===== RECORDS FOR THE TASK
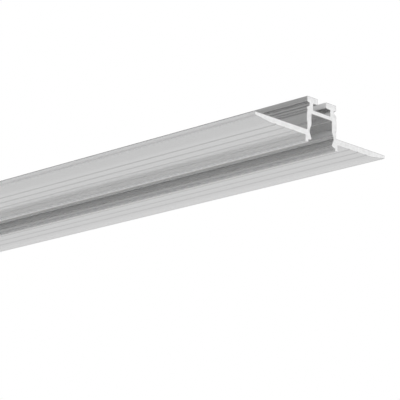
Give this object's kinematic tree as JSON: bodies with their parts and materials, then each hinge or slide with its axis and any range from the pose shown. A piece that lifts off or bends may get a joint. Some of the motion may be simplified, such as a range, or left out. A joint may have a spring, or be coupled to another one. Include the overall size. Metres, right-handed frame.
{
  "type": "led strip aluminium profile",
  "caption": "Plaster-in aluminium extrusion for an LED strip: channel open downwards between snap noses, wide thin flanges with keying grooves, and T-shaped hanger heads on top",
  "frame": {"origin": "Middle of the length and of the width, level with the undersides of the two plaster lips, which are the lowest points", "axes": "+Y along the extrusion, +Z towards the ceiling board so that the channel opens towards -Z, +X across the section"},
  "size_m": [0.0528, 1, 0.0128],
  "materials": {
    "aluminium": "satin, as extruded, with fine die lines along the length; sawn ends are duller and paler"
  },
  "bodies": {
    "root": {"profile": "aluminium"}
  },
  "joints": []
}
==========
===== RECORDS FOR THE TASK
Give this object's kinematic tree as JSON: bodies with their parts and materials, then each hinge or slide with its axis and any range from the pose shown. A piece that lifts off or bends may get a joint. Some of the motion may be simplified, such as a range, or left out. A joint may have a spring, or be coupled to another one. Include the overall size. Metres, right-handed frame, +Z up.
==========
===== RECORDS FOR THE TASK
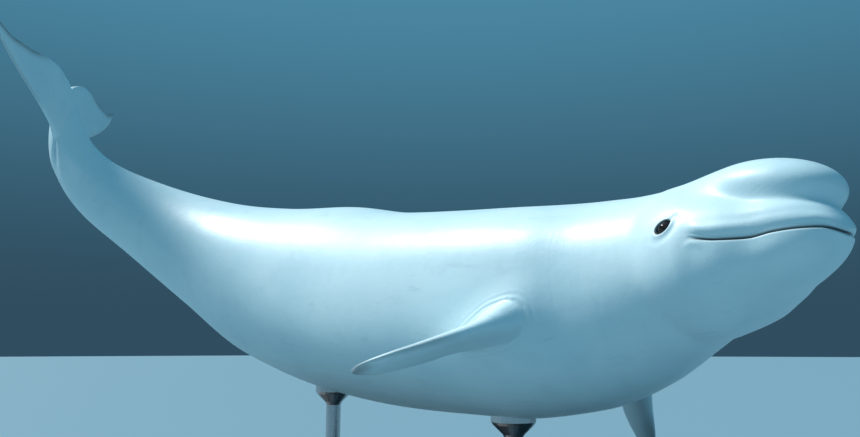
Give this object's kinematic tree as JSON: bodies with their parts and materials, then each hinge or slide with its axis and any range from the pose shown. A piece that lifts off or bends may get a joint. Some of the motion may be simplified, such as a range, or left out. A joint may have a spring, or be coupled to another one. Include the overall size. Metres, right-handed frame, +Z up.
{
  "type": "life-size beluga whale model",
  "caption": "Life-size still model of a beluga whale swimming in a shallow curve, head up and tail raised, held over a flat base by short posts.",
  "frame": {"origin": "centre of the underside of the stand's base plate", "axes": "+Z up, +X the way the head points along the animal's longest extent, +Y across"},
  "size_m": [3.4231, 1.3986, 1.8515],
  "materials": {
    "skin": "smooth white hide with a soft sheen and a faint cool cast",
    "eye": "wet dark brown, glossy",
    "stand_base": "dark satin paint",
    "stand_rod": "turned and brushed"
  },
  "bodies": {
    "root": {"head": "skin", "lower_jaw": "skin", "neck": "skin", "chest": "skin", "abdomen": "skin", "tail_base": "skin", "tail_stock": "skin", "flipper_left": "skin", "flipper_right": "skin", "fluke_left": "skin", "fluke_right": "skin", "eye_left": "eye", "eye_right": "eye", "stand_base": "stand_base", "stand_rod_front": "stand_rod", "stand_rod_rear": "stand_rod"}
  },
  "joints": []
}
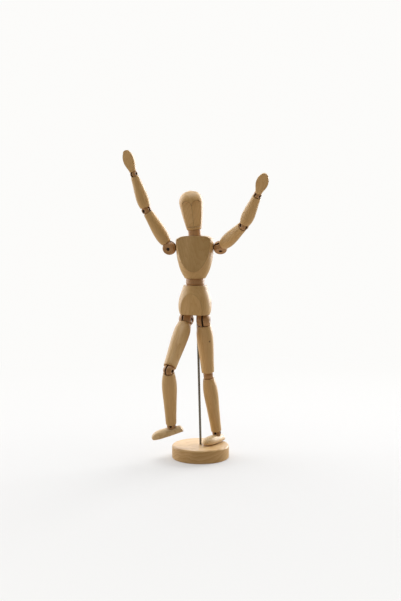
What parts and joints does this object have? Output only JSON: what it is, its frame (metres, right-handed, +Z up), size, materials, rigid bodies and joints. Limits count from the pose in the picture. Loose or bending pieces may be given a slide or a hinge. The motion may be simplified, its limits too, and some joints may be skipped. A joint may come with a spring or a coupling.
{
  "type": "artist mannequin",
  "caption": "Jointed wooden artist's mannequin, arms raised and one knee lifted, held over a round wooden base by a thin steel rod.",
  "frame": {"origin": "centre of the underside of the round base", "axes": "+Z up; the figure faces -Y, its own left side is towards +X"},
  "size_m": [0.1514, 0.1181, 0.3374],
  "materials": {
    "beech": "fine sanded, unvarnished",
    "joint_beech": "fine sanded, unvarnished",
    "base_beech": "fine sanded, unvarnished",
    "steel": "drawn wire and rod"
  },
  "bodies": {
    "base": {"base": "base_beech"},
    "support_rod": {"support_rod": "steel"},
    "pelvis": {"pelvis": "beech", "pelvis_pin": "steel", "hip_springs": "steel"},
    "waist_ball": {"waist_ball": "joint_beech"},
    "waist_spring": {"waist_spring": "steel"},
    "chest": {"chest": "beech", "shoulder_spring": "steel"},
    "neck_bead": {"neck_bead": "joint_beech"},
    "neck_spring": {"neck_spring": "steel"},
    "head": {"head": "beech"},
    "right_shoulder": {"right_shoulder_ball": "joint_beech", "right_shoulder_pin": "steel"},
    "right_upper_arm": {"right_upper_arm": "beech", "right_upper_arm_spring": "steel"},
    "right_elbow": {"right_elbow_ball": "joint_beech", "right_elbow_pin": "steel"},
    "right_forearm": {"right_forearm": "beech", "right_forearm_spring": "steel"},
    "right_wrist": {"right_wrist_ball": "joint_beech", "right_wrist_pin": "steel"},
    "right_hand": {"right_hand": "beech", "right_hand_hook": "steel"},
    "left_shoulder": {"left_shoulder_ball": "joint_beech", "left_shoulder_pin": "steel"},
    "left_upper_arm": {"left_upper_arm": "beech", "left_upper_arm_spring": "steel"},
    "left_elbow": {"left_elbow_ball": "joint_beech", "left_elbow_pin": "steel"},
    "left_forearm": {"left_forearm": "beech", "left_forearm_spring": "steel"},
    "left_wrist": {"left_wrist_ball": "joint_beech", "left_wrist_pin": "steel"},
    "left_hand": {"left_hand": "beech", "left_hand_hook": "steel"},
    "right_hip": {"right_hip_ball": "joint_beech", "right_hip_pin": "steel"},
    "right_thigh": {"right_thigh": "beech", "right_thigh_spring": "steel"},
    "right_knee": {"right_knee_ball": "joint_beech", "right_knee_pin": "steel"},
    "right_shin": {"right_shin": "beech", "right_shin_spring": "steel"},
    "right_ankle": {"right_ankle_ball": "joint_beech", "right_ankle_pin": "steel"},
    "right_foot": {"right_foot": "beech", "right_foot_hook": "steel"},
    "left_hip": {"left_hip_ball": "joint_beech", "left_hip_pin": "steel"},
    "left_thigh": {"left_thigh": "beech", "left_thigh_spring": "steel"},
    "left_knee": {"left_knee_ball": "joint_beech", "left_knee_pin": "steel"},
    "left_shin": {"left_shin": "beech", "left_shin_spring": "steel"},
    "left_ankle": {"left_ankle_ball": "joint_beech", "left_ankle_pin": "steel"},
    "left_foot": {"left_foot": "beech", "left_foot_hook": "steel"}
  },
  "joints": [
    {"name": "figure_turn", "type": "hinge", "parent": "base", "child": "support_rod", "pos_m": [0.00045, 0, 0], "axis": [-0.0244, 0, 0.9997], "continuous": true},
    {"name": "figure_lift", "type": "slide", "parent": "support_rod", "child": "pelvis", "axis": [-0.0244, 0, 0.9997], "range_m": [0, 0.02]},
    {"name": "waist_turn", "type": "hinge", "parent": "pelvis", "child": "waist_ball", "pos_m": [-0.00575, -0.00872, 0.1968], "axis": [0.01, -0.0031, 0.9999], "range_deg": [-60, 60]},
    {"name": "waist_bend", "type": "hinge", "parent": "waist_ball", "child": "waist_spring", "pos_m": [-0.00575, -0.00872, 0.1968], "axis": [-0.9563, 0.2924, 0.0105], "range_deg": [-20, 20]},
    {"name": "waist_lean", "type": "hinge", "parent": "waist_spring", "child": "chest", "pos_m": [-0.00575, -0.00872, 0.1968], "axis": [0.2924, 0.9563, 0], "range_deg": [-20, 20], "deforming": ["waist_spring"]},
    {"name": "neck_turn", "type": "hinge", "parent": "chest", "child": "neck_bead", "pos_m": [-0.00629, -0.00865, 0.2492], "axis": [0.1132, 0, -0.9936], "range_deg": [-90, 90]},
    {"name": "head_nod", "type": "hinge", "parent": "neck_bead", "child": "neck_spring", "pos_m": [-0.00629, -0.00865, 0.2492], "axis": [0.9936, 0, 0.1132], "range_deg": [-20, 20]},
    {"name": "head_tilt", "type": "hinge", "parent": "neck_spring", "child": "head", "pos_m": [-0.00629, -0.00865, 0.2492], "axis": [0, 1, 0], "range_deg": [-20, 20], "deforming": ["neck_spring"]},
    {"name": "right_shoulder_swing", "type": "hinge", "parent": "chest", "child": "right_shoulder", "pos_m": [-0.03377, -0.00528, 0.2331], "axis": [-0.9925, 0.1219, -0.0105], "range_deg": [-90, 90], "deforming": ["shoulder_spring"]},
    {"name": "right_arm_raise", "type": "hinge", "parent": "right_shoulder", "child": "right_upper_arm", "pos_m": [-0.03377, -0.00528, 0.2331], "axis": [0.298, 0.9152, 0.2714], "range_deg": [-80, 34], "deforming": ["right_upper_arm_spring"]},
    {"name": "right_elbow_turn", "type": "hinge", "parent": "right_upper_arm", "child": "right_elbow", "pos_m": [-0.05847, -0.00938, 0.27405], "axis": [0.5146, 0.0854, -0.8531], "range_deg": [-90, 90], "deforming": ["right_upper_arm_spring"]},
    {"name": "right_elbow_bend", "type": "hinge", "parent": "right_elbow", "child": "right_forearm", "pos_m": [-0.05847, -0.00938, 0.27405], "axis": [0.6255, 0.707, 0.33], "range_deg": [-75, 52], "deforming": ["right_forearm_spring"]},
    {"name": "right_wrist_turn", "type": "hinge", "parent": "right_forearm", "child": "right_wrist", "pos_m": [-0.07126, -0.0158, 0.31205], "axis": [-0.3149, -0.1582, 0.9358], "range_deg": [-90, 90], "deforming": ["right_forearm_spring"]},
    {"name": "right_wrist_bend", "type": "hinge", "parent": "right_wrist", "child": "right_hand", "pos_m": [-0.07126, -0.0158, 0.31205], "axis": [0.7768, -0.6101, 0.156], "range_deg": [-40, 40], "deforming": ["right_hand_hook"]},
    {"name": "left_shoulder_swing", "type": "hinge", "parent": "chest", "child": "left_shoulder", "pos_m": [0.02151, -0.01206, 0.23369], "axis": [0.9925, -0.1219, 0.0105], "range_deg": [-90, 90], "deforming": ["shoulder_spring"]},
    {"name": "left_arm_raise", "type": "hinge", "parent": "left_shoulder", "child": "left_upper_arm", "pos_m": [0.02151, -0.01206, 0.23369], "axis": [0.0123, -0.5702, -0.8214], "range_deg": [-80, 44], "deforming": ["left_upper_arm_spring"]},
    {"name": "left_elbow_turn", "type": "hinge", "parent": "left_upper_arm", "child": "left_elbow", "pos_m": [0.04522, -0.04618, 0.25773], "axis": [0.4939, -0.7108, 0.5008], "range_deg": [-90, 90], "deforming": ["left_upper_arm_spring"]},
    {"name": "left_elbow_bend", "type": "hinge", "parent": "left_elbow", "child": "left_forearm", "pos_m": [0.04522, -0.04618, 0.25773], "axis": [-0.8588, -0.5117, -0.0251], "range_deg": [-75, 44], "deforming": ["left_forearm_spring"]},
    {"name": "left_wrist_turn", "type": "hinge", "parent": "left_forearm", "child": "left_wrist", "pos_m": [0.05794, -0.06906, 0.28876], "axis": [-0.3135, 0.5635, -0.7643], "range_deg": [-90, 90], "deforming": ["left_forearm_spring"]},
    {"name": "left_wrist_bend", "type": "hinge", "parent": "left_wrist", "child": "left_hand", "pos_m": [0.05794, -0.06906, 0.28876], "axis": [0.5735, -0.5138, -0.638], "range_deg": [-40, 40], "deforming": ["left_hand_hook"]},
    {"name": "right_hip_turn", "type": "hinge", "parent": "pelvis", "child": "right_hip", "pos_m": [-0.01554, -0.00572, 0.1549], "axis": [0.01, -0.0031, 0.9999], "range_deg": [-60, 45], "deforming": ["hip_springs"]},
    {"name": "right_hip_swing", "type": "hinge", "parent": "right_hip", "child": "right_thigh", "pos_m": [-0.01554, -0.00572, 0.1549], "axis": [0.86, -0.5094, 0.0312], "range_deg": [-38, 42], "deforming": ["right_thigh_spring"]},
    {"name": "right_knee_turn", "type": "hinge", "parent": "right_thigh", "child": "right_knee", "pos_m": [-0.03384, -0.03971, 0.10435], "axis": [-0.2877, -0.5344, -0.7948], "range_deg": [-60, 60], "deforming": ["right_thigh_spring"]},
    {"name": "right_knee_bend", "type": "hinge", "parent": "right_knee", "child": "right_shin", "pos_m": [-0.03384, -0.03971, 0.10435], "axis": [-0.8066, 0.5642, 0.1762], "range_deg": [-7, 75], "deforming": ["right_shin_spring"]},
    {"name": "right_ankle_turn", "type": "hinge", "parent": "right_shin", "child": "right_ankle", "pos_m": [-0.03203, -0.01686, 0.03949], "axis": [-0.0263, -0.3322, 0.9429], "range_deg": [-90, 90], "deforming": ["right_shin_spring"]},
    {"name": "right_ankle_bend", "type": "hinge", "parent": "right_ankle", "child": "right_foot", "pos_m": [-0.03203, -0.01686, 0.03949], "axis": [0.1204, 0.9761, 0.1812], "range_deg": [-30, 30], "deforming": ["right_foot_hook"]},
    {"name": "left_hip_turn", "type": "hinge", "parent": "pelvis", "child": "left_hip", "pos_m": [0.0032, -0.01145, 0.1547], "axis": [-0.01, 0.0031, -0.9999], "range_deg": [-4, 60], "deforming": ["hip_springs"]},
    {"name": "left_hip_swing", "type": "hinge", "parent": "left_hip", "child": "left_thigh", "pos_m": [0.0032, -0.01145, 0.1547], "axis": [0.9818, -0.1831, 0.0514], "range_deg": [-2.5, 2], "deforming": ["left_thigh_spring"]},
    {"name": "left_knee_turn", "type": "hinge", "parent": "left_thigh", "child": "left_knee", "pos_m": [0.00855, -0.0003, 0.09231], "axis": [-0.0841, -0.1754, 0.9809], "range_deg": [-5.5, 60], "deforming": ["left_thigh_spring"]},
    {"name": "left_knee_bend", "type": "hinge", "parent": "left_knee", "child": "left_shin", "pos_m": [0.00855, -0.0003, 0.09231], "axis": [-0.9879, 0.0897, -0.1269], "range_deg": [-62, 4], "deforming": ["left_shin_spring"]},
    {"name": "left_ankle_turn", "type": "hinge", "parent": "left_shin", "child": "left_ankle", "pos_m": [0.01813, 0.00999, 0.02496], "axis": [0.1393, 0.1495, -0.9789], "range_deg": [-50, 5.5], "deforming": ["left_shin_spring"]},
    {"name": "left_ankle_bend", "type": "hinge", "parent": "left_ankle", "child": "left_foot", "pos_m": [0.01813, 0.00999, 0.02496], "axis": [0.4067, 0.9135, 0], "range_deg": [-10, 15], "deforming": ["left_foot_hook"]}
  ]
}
==========
Gather each line in the data that holds the string "JSON".

§ **REPLY**
Give this object's kinematic tree as JSON: bodies with their parts and materials, then each hinge or slide with its axis and any range from the pose shown. A piece that lifts off or bends may get a joint. Some of the motion may be simplified, such as a range, or left out. A joint may have a spring, or be coupled to another one. Include the overall size. Metres, right-handed frame.
Give this object's kinematic tree as JSON: bodies with their parts and materials, then each hinge or slide with its axis and any range from the pose shown. A piece that lifts off or bends may get a joint. Some of the motion may be simplified, such as a range, or left out. A joint may have a spring, or be coupled to another one. Include the overall size. Metres, right-handed frame, +Z up.
Give this object's kinematic tree as JSON: bodies with their parts and materials, then each hinge or slide with its axis and any range from the pose shown. A piece that lifts off or bends may get a joint. Some of the motion may be simplified, such as a range, or left out. A joint may have a spring, or be coupled to another one. Include the overall size. Metres, right-handed frame, +Z up.
What parts and joints does this object have? Output only JSON: what it is, its frame (metres, right-handed, +Z up), size, materials, rigid bodies and joints. Limits count from the pose in the picture. Loose or bending pieces may be given a slide or a hinge. The motion may be simplified, its limits too, and some joints may be skipped. A joint may come with a spring or a coupling.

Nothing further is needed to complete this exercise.